What to produce - Starting at the line that contains "# The chamfer's", reproduce each line exactly up to and including the line that contains "low, high = Vector((1e9,)". Reproduce nothing else.

The records -

========

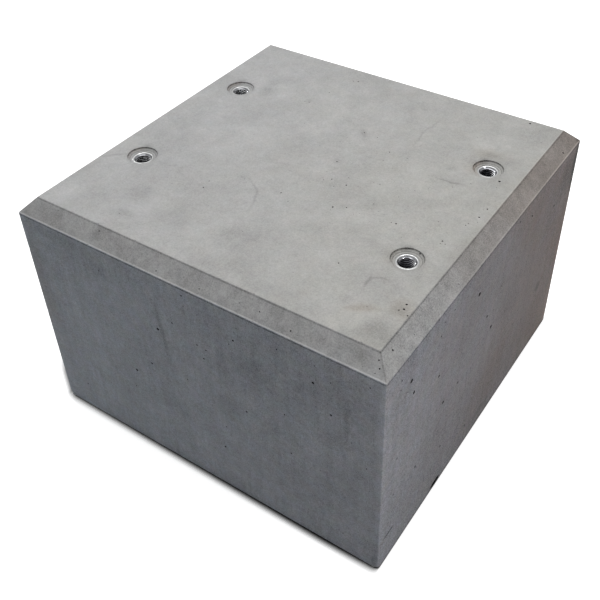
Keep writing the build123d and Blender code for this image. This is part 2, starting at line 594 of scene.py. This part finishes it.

========

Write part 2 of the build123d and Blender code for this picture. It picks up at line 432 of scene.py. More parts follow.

========

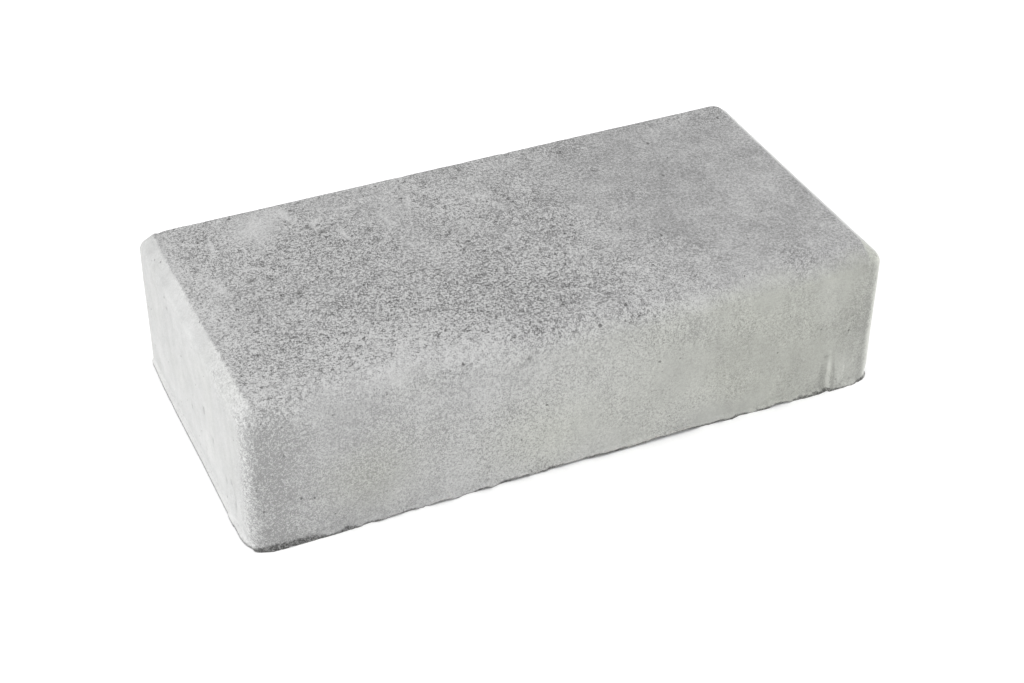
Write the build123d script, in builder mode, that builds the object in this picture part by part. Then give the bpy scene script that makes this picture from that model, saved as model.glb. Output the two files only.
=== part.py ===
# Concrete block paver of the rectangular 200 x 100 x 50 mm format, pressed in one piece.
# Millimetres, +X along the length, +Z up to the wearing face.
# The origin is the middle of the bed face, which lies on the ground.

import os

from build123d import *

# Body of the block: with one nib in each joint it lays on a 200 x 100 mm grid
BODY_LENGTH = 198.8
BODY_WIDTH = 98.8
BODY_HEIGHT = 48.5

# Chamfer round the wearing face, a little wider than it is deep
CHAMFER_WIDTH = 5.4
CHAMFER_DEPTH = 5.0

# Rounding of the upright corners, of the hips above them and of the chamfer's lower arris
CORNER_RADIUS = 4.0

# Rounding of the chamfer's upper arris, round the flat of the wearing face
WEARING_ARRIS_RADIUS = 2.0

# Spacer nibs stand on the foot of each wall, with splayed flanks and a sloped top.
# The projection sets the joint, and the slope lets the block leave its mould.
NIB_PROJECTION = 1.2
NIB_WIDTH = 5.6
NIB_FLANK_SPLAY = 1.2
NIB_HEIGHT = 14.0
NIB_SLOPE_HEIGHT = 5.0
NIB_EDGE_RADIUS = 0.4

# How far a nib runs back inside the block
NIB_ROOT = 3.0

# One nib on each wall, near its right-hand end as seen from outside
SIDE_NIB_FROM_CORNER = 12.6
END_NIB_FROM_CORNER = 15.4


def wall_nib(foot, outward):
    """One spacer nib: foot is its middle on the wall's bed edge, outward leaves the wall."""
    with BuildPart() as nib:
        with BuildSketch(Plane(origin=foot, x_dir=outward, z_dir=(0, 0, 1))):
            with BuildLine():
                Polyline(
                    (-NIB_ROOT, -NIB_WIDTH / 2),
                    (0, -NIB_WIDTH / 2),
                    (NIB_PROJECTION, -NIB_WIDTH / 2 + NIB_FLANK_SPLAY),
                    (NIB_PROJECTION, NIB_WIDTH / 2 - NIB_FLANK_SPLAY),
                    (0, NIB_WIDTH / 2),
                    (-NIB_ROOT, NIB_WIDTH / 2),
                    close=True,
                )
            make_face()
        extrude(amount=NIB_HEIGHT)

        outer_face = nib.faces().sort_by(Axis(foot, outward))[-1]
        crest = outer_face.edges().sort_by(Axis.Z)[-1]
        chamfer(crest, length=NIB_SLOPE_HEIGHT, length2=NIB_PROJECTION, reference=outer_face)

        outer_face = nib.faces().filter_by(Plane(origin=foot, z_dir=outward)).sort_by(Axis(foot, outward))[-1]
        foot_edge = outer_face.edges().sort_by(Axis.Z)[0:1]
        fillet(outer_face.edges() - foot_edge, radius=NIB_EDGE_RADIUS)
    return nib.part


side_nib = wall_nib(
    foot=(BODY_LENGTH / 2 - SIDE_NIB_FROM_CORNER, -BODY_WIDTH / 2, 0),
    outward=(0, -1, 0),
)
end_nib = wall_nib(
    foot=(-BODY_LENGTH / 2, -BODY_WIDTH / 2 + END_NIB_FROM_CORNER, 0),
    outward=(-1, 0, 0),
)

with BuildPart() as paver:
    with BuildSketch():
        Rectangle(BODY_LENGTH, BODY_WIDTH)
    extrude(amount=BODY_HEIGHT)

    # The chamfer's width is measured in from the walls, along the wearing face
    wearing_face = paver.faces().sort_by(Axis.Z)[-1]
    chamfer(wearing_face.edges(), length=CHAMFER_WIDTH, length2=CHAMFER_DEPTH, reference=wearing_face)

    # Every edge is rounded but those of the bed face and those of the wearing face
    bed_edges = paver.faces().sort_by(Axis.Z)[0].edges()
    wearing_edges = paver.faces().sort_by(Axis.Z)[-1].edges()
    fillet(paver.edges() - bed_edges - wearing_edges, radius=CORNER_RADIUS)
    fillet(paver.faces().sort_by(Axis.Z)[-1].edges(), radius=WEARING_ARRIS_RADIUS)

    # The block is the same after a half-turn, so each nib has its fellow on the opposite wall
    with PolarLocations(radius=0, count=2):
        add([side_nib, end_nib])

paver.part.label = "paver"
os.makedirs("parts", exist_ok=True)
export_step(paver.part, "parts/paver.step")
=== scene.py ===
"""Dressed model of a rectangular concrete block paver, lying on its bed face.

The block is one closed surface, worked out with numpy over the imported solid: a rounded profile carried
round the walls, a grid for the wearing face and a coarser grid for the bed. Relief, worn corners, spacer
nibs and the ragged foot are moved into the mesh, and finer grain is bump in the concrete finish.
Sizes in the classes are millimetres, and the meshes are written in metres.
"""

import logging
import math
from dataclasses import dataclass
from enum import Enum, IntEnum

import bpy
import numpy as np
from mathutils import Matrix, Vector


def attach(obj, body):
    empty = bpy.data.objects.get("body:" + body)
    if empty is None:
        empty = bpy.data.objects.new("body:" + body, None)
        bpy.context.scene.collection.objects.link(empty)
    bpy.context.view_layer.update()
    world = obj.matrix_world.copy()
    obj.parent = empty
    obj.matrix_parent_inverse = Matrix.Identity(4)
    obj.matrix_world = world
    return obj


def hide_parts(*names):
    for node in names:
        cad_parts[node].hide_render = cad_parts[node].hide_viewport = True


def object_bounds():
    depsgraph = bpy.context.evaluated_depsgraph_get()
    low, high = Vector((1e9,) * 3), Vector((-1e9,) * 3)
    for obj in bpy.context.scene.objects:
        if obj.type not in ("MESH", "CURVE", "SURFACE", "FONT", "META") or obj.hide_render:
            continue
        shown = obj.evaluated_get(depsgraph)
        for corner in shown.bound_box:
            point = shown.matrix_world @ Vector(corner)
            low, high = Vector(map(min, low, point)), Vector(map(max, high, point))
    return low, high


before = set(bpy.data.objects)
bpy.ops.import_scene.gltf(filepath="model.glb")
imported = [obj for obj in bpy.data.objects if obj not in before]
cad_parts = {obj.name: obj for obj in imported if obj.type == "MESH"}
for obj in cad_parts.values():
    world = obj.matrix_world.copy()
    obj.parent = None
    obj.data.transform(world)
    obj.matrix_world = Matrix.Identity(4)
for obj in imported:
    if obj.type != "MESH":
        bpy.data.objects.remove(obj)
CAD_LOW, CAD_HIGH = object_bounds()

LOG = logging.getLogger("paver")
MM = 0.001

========

Written answer -
    # The chamfer's width is measured in from the walls, along the wearing face
    wearing_face = paver.faces().sort_by(Axis.Z)[-1]
    chamfer(wearing_face.edges(), length=CHAMFER_WIDTH, length2=CHAMFER_DEPTH, reference=wearing_face)

    # Every edge is rounded but those of the bed face and those of the wearing face
    bed_edges = paver.faces().sort_by(Axis.Z)[0].edges()
    wearing_edges = paver.faces().sort_by(Axis.Z)[-1].edges()
    fillet(paver.edges() - bed_edges - wearing_edges, radius=CORNER_RADIUS)
    fillet(paver.faces().sort_by(Axis.Z)[-1].edges(), radius=WEARING_ARRIS_RADIUS)

    # The block is the same after a half-turn, so each nib has its fellow on the opposite wall
    with PolarLocations(radius=0, count=2):
        add([side_nib, end_nib])

paver.part.label = "paver"
os.makedirs("parts", exist_ok=True)
export_step(paver.part, "parts/paver.step")
=== scene.py ===
"""Dressed model of a rectangular concrete block paver, lying on its bed face.

The block is one closed surface, worked out with numpy over the imported solid: a rounded profile carried
round the walls, a grid for the wearing face and a coarser grid for the bed. Relief, worn corners, spacer
nibs and the ragged foot are moved into the mesh, and finer grain is bump in the concrete finish.
Sizes in the classes are millimetres, and the meshes are written in metres.
"""

import logging
import math
from dataclasses import dataclass
from enum import Enum, IntEnum

import bpy
import numpy as np
from mathutils import Matrix, Vector


def attach(obj, body):
    empty = bpy.data.objects.get("body:" + body)
    if empty is None:
        empty = bpy.data.objects.new("body:" + body, None)
        bpy.context.scene.collection.objects.link(empty)
    bpy.context.view_layer.update()
    world = obj.matrix_world.copy()
    obj.parent = empty
    obj.matrix_parent_inverse = Matrix.Identity(4)
    obj.matrix_world = world
    return obj


def hide_parts(*names):
    for node in names:
        cad_parts[node].hide_render = cad_parts[node].hide_viewport = True


def object_bounds():
    depsgraph = bpy.context.evaluated_depsgraph_get()
    low, high = Vector((1e9,) * 3), Vector((-1e9,) * 3)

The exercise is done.